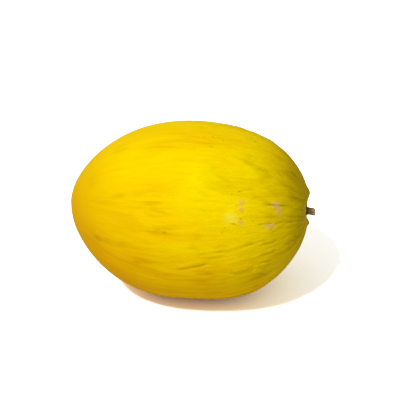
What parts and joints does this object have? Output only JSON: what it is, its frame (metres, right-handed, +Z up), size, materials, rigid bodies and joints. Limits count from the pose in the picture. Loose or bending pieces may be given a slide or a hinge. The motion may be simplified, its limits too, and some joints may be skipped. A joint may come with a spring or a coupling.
{
  "type": "melon",
  "caption": "Whole yellow canary melon lying on its side: egg-shaped fruit with shallow ribs, a puckered stem end and a short dry stem.",
  "frame": {"origin": "middle of the bounding box's underside, on the surface that the fruit rests on", "axes": "+X along the long axis towards the stem, +Z up"},
  "size_m": [0.208, 0.1542, 0.1487],
  "materials": {
    "rind": "waxy satin yellow rind, golden at the blossom end and green-yellow at the stem end, with fine lengthwise wrinkles and a few corky scars",
    "stem_bark": "matt, dry and fibrous, brown, darker at the root"
  },
  "bodies": {
    "root": {"fruit_body": "rind", "stem": "stem_bark"}
  },
  "joints": []
}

----------

Aim:
Copy each line that contains the word "materials".

Output of the exercise:
What parts and joints does this object have? Output only JSON: what it is, its frame (metres, right-handed, +Z up), size, materials, rigid bodies and joints. Limits count from the pose in the picture. Loose or bending pieces may be given a slide or a hinge. The motion may be simplified, its limits too, and some joints may be skipped. A joint may come with a spring or a coupling.
  "materials": {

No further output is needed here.